Print the entire listing. Each line must match the original exactly.

* _Scripts that build objects_:

╔══

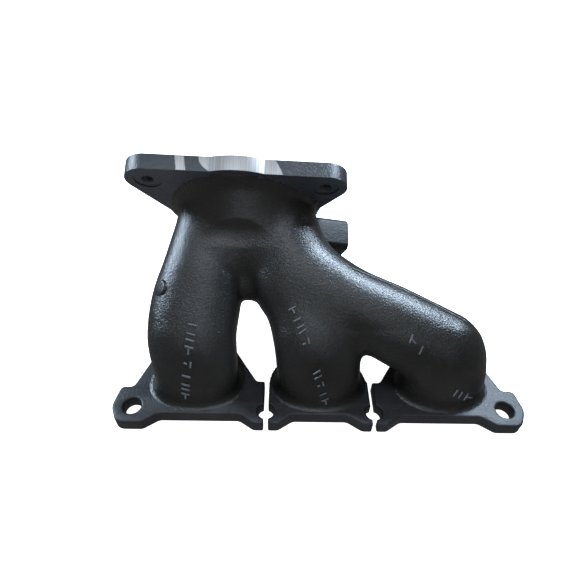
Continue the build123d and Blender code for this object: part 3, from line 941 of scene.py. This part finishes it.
# ---- Floor, light and camera ----------------------------------------------------------------
# A plain white studio sheet under the casting, lit softly from the right and the left, with two
# weaker lights overhead and in front. It is the stage, not a piece of the manifold.

FLOOR_HALF = 6.0
FLOOR_Z = -0.0005
floor_mesh = bpy.data.meshes.new("floor")
floor_corners = [(-1, -1), (1, -1), (1, 1), (-1, 1)]
floor_mesh.from_pydata(
    [(x * FLOOR_HALF, y * FLOOR_HALF, FLOOR_Z) for x, y in floor_corners], [], [(0, 1, 2, 3)]
)
floor = bpy.data.objects.new("floor", floor_mesh)
bpy.context.collection.objects.link(floor)
white = bpy.data.materials.new("white_floor")
white.use_nodes = True
sheet = white.node_tree.nodes["Principled BSDF"]
sheet.inputs["Base Color"].default_value = (0.9, 0.9, 0.9, 1)
sheet.inputs["Roughness"].default_value = 0.9
sheet.inputs["Emission Color"].default_value = (1, 1, 1, 1)
sheet.inputs["Emission Strength"].default_value = 1.1
floor_mesh.materials.append(white)
floor.visible_glossy = False


def soft_light(name, place, aim, width, height, power, tint):
    """A rectangular area light, turned to face its aim."""
    light = bpy.data.lights.new(name, "AREA")
    light.shape = "RECTANGLE"
    light.size = width
    light.size_y = height
    light.energy = power
    light.color = tint
    lamp = bpy.data.objects.new(name, light)
    lamp.location = place
    lamp.rotation_euler = (Vector(aim) - Vector(place)).to_track_quat("-Z", "Y").to_euler()
    bpy.context.collection.objects.link(lamp)


middle = (-0.02, 0.06, 0.06)
soft_light("right_softbox", (0.67, 0.68, 1.03), middle, 0.50, 0.24, 37, (0.66, 0.82, 1.0))
soft_light("left_window", (-1.18, 0.42, 0.72), middle, 0.24, 0.45, 24, (0.66, 0.82, 1.0))
soft_light("overhead_softbox", (-0.12, -0.1, 1.4), middle, 0.6, 0.35, 6, (0.78, 0.88, 1.0))
soft_light("front_strip", (0.0, -0.85, 1.05), middle, 0.9, 0.10, 2, (0.85, 0.93, 1.0))
world = bpy.data.worlds.new("room")
world.use_nodes = True
room_light = world.node_tree.nodes["Background"]
room_light.inputs["Color"].default_value = (1.0, 0.96, 0.91, 1)
room_light.inputs["Strength"].default_value = 0.14
bpy.context.scene.world = world

ELEVATION = math.radians(44)
YAW = math.radians(-1.43)
ROLL = math.radians(1.98)
CAMERA_PLACE = (-0.0319, -0.2256, 0.3371)
LENS = 28.144
camera_data = bpy.data.cameras.new("camera")
camera_data.sensor_width = 36
camera_data.lens = LENS
camera = bpy.data.objects.new("camera", camera_data)
camera.matrix_world = (
    Matrix.Translation(CAMERA_PLACE)
    @ Matrix.Rotation(YAW, 4, "Z")
    @ Matrix.Rotation(math.pi / 2 - ELEVATION, 4, "X")
    @ Matrix.Rotation(ROLL, 4, "Z")
)
bpy.context.collection.objects.link(camera)
bpy.context.scene.camera = camera
bpy.context.scene.view_settings.view_transform = "Standard"
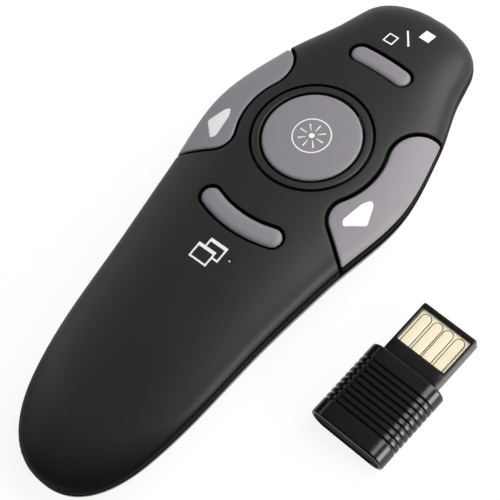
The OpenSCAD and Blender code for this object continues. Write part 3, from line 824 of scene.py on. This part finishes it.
def smoked_pipe():
    """The light pipe: smoked plastic in which only a small spot at its axis shows the lamp under it."""
    mat, tree, shader = nodes_of("smoked_pipe")
    where = tree.nodes.new("ShaderNodeTexCoord").outputs["Object"]
    from_axis = vector_node(tree, "SUBTRACT", where, (LED_X * MM, LED_Y * MM, 0))
    far = vector_node(tree, "LENGTH", vector_node(tree, "MULTIPLY", from_axis, (1, 1, 0)))
    spot = mapped(tree, far, (SPOT_R * MM, SPOT_FADE_R * MM), smooth=True)
    tree.links.new(blend(tree, spot, linear(SPOT_GREY), linear(PIPE_SMOKE)), shader.inputs["Base Color"])
    shader.inputs["Roughness"].default_value = 0.3
    shader.inputs["Specular IOR Level"].default_value = 0.3
    return mat


MATS = {name: plastic(name, **look) for name, look in LOOKS.items()}
blacken_strip_and_shade(MATS["shell_matte_black"])

# finishes of single pieces, besides the slot finishes above
# the side keys get the same black band: the side strip's colour, also painting the shade along their lower
# edge
WING = blacken_strip_and_shade(plastic("wing_grey", **LOOKS["key_grey"]))
PRINT = plastic("print_white", (238, 238, 238), rough=0.6, bump=0.03, shade=0.02)
RING = plastic("ring_black", (38, 36, 36), rough=0.4, bump=0.03, spec=0.4)
CAP = plastic("cap_black", (22, 18, 16), rough=0.6, bump=0.03, spec=0.15)
# near-black finish that paints the shade in the gaps, on walls and edge rings; it also draws the dark lines
# round the contacts
GAP_SHADE_AND_LINES = plastic("gap_shade_and_contact_lines", (6, 6, 6), rough=0.9, bump=0.03, spec=0.05)
LASER_RED = plastic("laser_window_red", (70, 12, 12), rough=0.12, bump=0.0, coat=0.4)
PIPE = smoked_pipe()


# ------------------------ clicker
OUTLINE_STEP = 0.3
SHELL = dict(cell=0.7, depth=1.1)


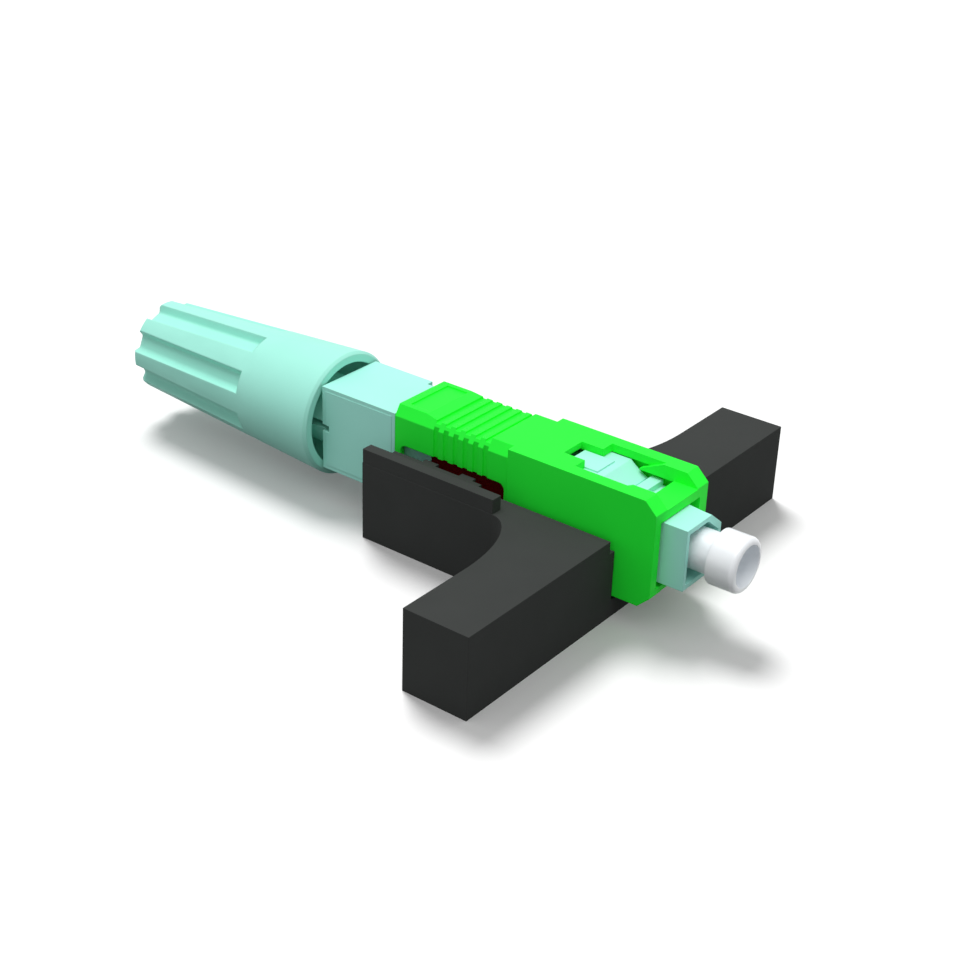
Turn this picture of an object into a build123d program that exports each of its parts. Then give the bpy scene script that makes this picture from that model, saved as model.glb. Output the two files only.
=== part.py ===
from build123d import *
import math
import os

# Field-fitted angled-polish fibre plug, held in the T-handled tool that keeps its splice open.
# Millimetres. +X runs along the ferrule to its tip, +Z is up, and +Y is the keyed side.
# The origin is on the ferrule's axis, in the plane of the outer sleeve's front face.

# Clearances
RUNNING_GAP = 0.03      # round bore over a ferrule or a turned spigot
SLIDE_GAP = 0.10        # flat faces that slide past each other
FITTED_GAP = 0.05       # flat faces pushed together once
LOOSE_GAP = 0.35        # a part that drops into the tool's channel
TOLERANCE = 0.001       # how near an edge lies to the place it is looked for

# Ferrule and its carrier
FERRULE_R = 1.25
FERRULE_TIP_X = 3.90
FERRULE_LENGTH = 9.50
POLISH_ANGLE = 8.0
FERRULE_EDGE = 0.35
FIBRE_R = 0.0625
STUB_GAP = 0.003
FLOAT_TRAVEL = 0.80
COLLAR_R = 2.00
COLLAR_LENGTH = 1.90
COLLAR_FLAT_Z = 1.75
TAIL_R = 1.10
TAIL_SOCKET = 1.20
FLANGE_WEB = 0.25
CARRIER_BORE_R = 0.45
SPRING_WIRE = 0.38
SPRING_TURNS = 4.0
SPRING_R = 1.62
WIRE_SIDES = 5

# Plug frame: the inner tube and its latch blocks
FRAME_HALF_Y = 2.49
FRAME_HALF_Z = 2.58
FRAME_WALL_Y = 0.38
FRAME_WALL_Z = 0.40
FRAME_FRONT_X = 2.08
FRAME_REAR_X = -13.20
STOP_WALL_X = -3.00
STOP_WALL = 1.50
POLARITY_TOP_Y = 0.90
POLARITY_SIDE_Z = 1.30
POLARITY_RUN = 8.0
POLARITY_GROWTH = 0.22
LATCH_TOP_Z = 3.81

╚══

* _ANSWER TO THIS PROBLEM_:
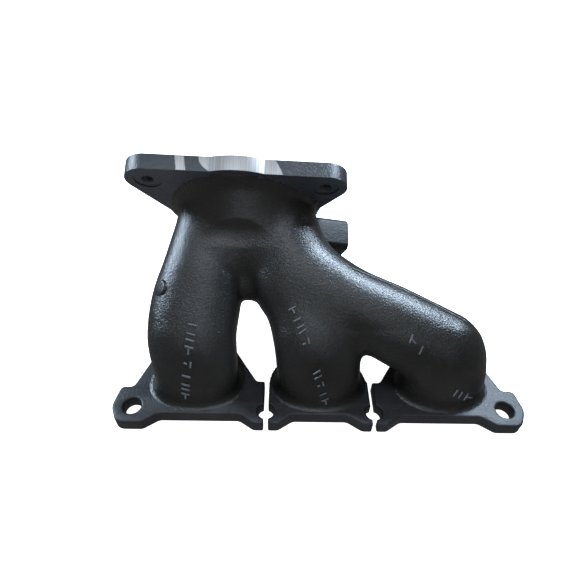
Continue the build123d and Blender code for this object: part 3, from line 941 of scene.py. This part finishes it.
# ---- Floor, light and camera ----------------------------------------------------------------
# A plain white studio sheet under the casting, lit softly from the right and the left, with two
# weaker lights overhead and in front. It is the stage, not a piece of the manifold.

FLOOR_HALF = 6.0
FLOOR_Z = -0.0005
floor_mesh = bpy.data.meshes.new("floor")
floor_corners = [(-1, -1), (1, -1), (1, 1), (-1, 1)]
floor_mesh.from_pydata(
    [(x * FLOOR_HALF, y * FLOOR_HALF, FLOOR_Z) for x, y in floor_corners], [], [(0, 1, 2, 3)]
)
floor = bpy.data.objects.new("floor", floor_mesh)
bpy.context.collection.objects.link(floor)
white = bpy.data.materials.new("white_floor")
white.use_nodes = True
sheet = white.node_tree.nodes["Principled BSDF"]
sheet.inputs["Base Color"].default_value = (0.9, 0.9, 0.9, 1)
sheet.inputs["Roughness"].default_value = 0.9
sheet.inputs["Emission Color"].default_value = (1, 1, 1, 1)
sheet.inputs["Emission Strength"].default_value = 1.1
floor_mesh.materials.append(white)
floor.visible_glossy = False


def soft_light(name, place, aim, width, height, power, tint):
    """A rectangular area light, turned to face its aim."""
    light = bpy.data.lights.new(name, "AREA")
    light.shape = "RECTANGLE"
    light.size = width
    light.size_y = height
    light.energy = power
    light.color = tint
    lamp = bpy.data.objects.new(name, light)
    lamp.location = place
    lamp.rotation_euler = (Vector(aim) - Vector(place)).to_track_quat("-Z", "Y").to_euler()
    bpy.context.collection.objects.link(lamp)


middle = (-0.02, 0.06, 0.06)
soft_light("right_softbox", (0.67, 0.68, 1.03), middle, 0.50, 0.24, 37, (0.66, 0.82, 1.0))
soft_light("left_window", (-1.18, 0.42, 0.72), middle, 0.24, 0.45, 24, (0.66, 0.82, 1.0))
soft_light("overhead_softbox", (-0.12, -0.1, 1.4), middle, 0.6, 0.35, 6, (0.78, 0.88, 1.0))
soft_light("front_strip", (0.0, -0.85, 1.05), middle, 0.9, 0.10, 2, (0.85, 0.93, 1.0))
world = bpy.data.worlds.new("room")
world.use_nodes = True
room_light = world.node_tree.nodes["Background"]
room_light.inputs["Color"].default_value = (1.0, 0.96, 0.91, 1)
room_light.inputs["Strength"].default_value = 0.14
bpy.context.scene.world = world

ELEVATION = math.radians(44)
YAW = math.radians(-1.43)
ROLL = math.radians(1.98)
CAMERA_PLACE = (-0.0319, -0.2256, 0.3371)
LENS = 28.144
camera_data = bpy.data.cameras.new("camera")
camera_data.sensor_width = 36
camera_data.lens = LENS
camera = bpy.data.objects.new("camera", camera_data)
camera.matrix_world = (
    Matrix.Translation(CAMERA_PLACE)
    @ Matrix.Rotation(YAW, 4, "Z")
    @ Matrix.Rotation(math.pi / 2 - ELEVATION, 4, "X")
    @ Matrix.Rotation(ROLL, 4, "Z")
)
bpy.context.collection.objects.link(camera)
bpy.context.scene.camera = camera
bpy.context.scene.view_settings.view_transform = "Standard"
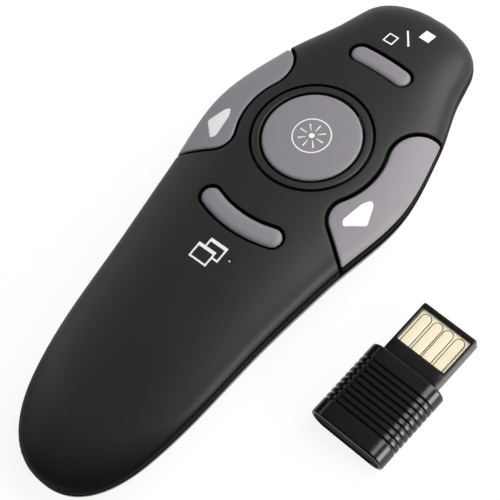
The OpenSCAD and Blender code for this object continues. Write part 3, from line 824 of scene.py on. This part finishes it.
def smoked_pipe():
    """The light pipe: smoked plastic in which only a small spot at its axis shows the lamp under it."""
    mat, tree, shader = nodes_of("smoked_pipe")
    where = tree.nodes.new("ShaderNodeTexCoord").outputs["Object"]
    from_axis = vector_node(tree, "SUBTRACT", where, (LED_X * MM, LED_Y * MM, 0))
    far = vector_node(tree, "LENGTH", vector_node(tree, "MULTIPLY", from_axis, (1, 1, 0)))
    spot = mapped(tree, far, (SPOT_R * MM, SPOT_FADE_R * MM), smooth=True)
    tree.links.new(blend(tree, spot, linear(SPOT_GREY), linear(PIPE_SMOKE)), shader.inputs["Base Color"])
    shader.inputs["Roughness"].default_value = 0.3
    shader.inputs["Specular IOR Level"].default_value = 0.3
    return mat


MATS = {name: plastic(name, **look) for name, look in LOOKS.items()}
blacken_strip_and_shade(MATS["shell_matte_black"])

# finishes of single pieces, besides the slot finishes above
# the side keys get the same black band: the side strip's colour, also painting the shade along their lower
# edge
WING = blacken_strip_and_shade(plastic("wing_grey", **LOOKS["key_grey"]))
PRINT = plastic("print_white", (238, 238, 238), rough=0.6, bump=0.03, shade=0.02)
RING = plastic("ring_black", (38, 36, 36), rough=0.4, bump=0.03, spec=0.4)
CAP = plastic("cap_black", (22, 18, 16), rough=0.6, bump=0.03, spec=0.15)
# near-black finish that paints the shade in the gaps, on walls and edge rings; it also draws the dark lines
# round the contacts
GAP_SHADE_AND_LINES = plastic("gap_shade_and_contact_lines", (6, 6, 6), rough=0.9, bump=0.03, spec=0.05)
LASER_RED = plastic("laser_window_red", (70, 12, 12), rough=0.12, bump=0.0, coat=0.4)
PIPE = smoked_pipe()


# ------------------------ clicker
OUTLINE_STEP = 0.3
SHELL = dict(cell=0.7, depth=1.1)


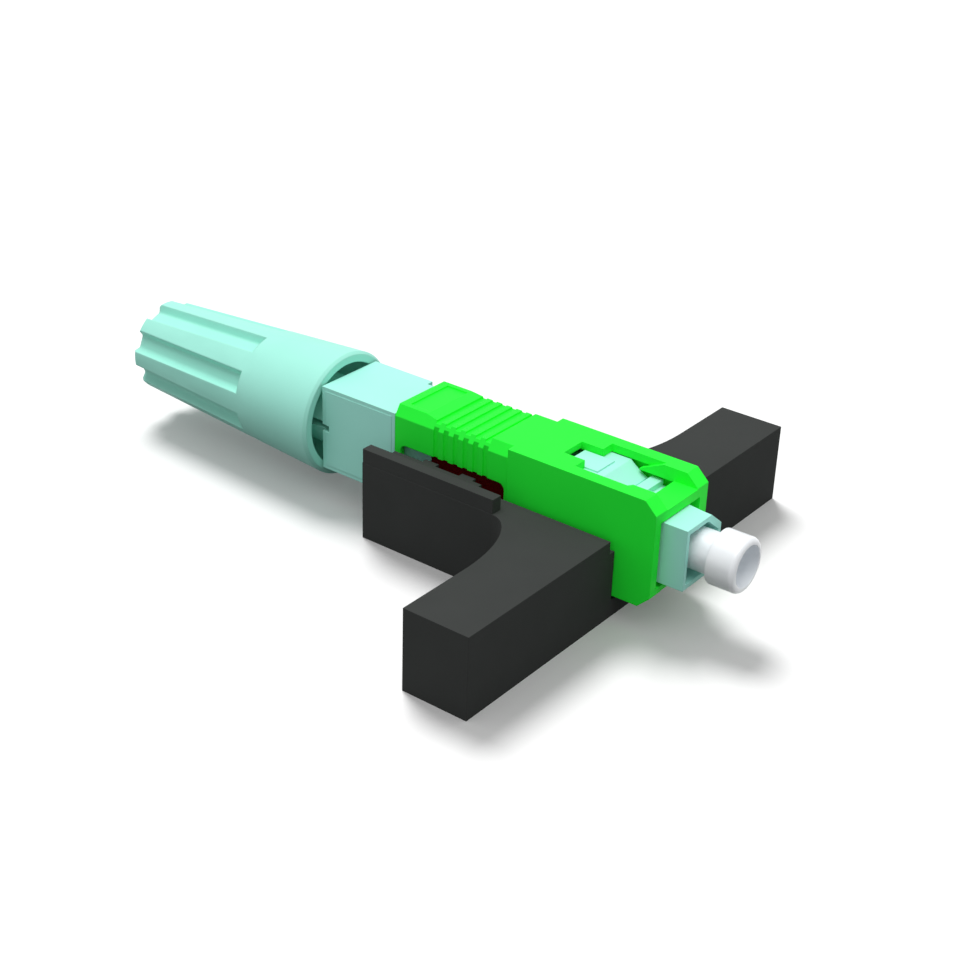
Turn this picture of an object into a build123d program that exports each of its parts. Then give the bpy scene script that makes this picture from that model, saved as model.glb. Output the two files only.
=== part.py ===
from build123d import *
import math
import os

# Field-fitted angled-polish fibre plug, held in the T-handled tool that keeps its splice open.
# Millimetres. +X runs along the ferrule to its tip, +Z is up, and +Y is the keyed side.
# The origin is on the ferrule's axis, in the plane of the outer sleeve's front face.

# Clearances
RUNNING_GAP = 0.03      # round bore over a ferrule or a turned spigot
SLIDE_GAP = 0.10        # flat faces that slide past each other
FITTED_GAP = 0.05       # flat faces pushed together once
LOOSE_GAP = 0.35        # a part that drops into the tool's channel
TOLERANCE = 0.001       # how near an edge lies to the place it is looked for

# Ferrule and its carrier
FERRULE_R = 1.25
FERRULE_TIP_X = 3.90
FERRULE_LENGTH = 9.50
POLISH_ANGLE = 8.0
FERRULE_EDGE = 0.35
FIBRE_R = 0.0625
STUB_GAP = 0.003
FLOAT_TRAVEL = 0.80
COLLAR_R = 2.00
COLLAR_LENGTH = 1.90
COLLAR_FLAT_Z = 1.75
TAIL_R = 1.10
TAIL_SOCKET = 1.20
FLANGE_WEB = 0.25
CARRIER_BORE_R = 0.45
SPRING_WIRE = 0.38
SPRING_TURNS = 4.0
SPRING_R = 1.62
WIRE_SIDES = 5

# Plug frame: the inner tube and its latch blocks
FRAME_HALF_Y = 2.49
FRAME_HALF_Z = 2.58
FRAME_WALL_Y = 0.38
FRAME_WALL_Z = 0.40
FRAME_FRONT_X = 2.08
FRAME_REAR_X = -13.20
STOP_WALL_X = -3.00
STOP_WALL = 1.50
POLARITY_TOP_Y = 0.90
POLARITY_SIDE_Z = 1.30
POLARITY_RUN = 8.0
POLARITY_GROWTH = 0.22
LATCH_TOP_Z = 3.81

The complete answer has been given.